Paul Buskirk, who heads student support services for KU athletes, is one of the athletic department's finest assets, and it is hard to believe he knew or would have allowed a graduate assistant to help the junior college students cheat on their tests to gain admission to KU.
Buskirk has high standards, and it is highly unlikely he would tolerate anything illegal.
KU Athletic Director Lew Perkins has many critics, and he has caused numerous formerly loyal and general alumni and friends to change their thinking about KU, the administration and the athletic department. Some even have changed their plans for fiscal support of the school.
This is likely to continue, given Perkins' manner, but if he indeed is the person inside the athletic department who blew the whistle, cracked down and demanded full compliance with NCAA rules, he is to be thanked and congratulated.
The KU athletic department cheating matter is serious, highly embarrassing and wrong. It is wrong to justify such actions by suggesting other schools are doing the same thing but haven't been caught.
However, consider what Minneapolis Star Tribune reporters recently discovered.

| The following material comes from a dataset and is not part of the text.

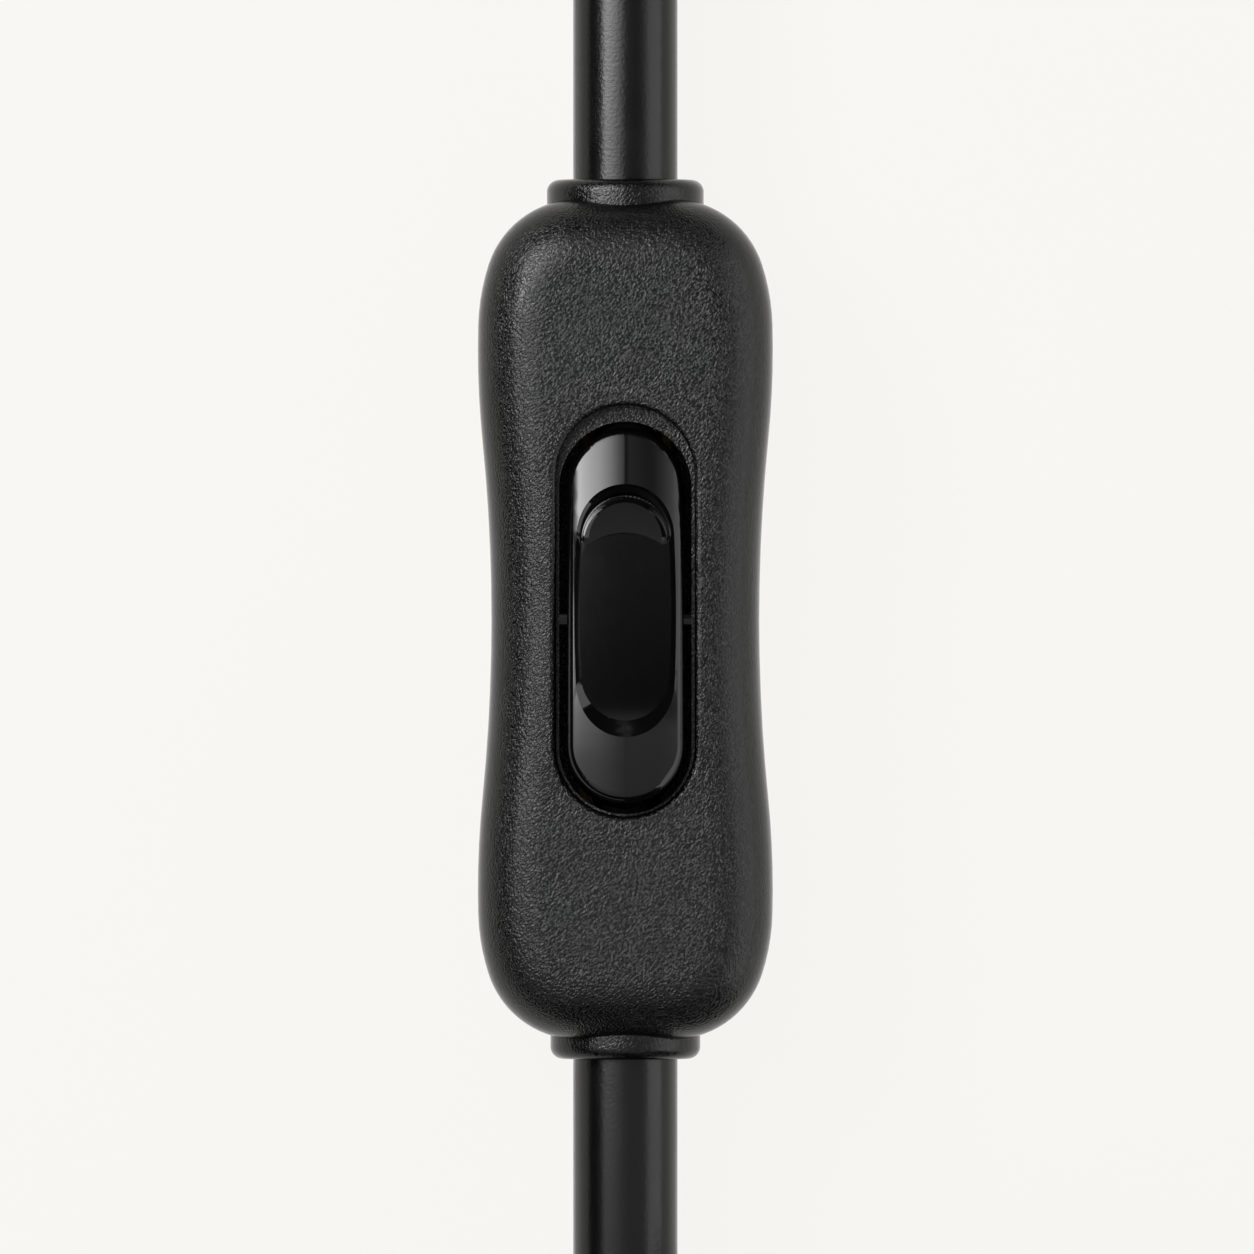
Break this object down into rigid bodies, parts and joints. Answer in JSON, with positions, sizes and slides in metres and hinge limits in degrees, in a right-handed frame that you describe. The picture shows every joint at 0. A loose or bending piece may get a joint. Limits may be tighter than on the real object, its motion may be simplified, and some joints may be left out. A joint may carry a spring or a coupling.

"The U (Minnesota) provides athletic scholarships to more students with very low college entrance test scores than most schools in the Big Ten.
"Since 2001, in several key sports, the U has admitted more scholarship athletes who scored 17 or below on the national ACT exam than any of the seven Big Ten schools that responded to Freedom of Information requests from the Star Tribune.

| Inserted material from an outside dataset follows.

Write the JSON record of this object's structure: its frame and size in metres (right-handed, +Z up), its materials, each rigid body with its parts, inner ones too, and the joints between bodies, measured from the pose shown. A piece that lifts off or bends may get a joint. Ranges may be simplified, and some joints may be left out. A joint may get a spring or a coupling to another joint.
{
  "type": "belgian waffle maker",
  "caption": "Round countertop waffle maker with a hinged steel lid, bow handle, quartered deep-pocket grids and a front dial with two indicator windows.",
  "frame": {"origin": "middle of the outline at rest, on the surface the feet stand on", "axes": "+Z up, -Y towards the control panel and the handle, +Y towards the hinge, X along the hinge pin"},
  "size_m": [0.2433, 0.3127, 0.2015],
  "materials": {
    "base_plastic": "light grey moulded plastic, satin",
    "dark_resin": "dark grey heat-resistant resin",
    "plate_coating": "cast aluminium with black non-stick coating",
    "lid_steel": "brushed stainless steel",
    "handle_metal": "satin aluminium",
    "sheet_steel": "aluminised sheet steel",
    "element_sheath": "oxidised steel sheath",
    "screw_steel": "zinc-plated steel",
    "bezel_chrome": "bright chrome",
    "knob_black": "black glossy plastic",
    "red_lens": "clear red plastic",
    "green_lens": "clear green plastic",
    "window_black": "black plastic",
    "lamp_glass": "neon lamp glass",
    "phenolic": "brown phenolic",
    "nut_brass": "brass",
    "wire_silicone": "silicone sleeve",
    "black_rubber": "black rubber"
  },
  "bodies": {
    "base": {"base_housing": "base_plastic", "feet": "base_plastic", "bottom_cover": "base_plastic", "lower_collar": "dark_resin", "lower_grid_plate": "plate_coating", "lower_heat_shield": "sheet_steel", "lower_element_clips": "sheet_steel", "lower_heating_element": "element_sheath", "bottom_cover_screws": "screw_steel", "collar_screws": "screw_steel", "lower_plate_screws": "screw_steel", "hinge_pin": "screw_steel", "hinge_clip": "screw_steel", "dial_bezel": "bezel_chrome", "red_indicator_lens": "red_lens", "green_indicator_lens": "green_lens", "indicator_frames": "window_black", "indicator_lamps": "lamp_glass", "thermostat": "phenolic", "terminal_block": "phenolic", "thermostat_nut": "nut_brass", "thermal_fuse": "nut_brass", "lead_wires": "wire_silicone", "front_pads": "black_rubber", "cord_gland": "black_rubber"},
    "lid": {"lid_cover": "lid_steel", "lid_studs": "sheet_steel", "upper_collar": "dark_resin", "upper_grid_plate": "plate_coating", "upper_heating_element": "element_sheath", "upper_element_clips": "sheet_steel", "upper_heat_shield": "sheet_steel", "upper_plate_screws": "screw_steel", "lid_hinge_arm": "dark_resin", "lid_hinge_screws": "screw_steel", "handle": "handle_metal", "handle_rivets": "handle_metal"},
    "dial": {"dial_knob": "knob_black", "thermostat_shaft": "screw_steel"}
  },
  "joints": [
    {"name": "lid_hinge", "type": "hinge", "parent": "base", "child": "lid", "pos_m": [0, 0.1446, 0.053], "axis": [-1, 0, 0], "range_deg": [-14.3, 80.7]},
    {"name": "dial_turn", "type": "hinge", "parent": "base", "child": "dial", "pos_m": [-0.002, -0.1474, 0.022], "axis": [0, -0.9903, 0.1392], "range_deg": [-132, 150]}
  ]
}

"The most glaring numbers belong to the University's football program, which in five recruiting seasons gave scholarships to 16 players with ACT scores of 15 or below (the maximum score is 36).
"... In coach Glen Mason's football program about one-third of the scholarship athletes signed since 2001 scored 17 or lower on the ACT.
" ... Not only is Minnesota at the bottom of the most recent Big Ten graduation rates for scholarship athletes, its graduation rate for black male athletes - 24 percent in the latest NCAA report - is near the bottom nationally among major colleges.
"Of the 56 Division I football teams in the post-season bowl games last year, Minnesota ranked 53rd in the graduation rates among its black players...
"Minnesota President Robert Bruininks and Coach Mason (who coached at KU from 1988 to 1996) refused to talk with the Star Tribune reporters but earlier this summer said, 'I think any time a young man has an opportunity to play college football and it doesn't work out, I think it is a travesty and I think it is a failure. There's a lot of responsibility that goes with failure on both sides.'
"One of Mason's best running backs, Gary Russell, failed at least one class during each of the four semesters that he was enrolled at the University, including the summer of 2005. He earned only 28 credits out of a possible 51 and had a combined grade-point average of 1.829. He did receive three A's in Football Coaching, Weight Training and Beginning Tennis."
After the two-part series in the Star Tribune, university officials have said they intend to review whether Mason and members of his staff violated NCAA rules by aiding Russell.
The Minnesota story is just one more example of the importance university leaders, the schools' alumni and others place on winning and filling stadiums and fieldhouses.
There are many excellent and true "student athletes," but in far too many cases, there is a great deal of hypocrisy on the part of chancellors, presidents and athletic directors who talk so much about treating scholarship athletes the same as other students, that these young men and women are at the particular school as students first and athletes second and that getting a good education is the school's first priority for scholarship athletes.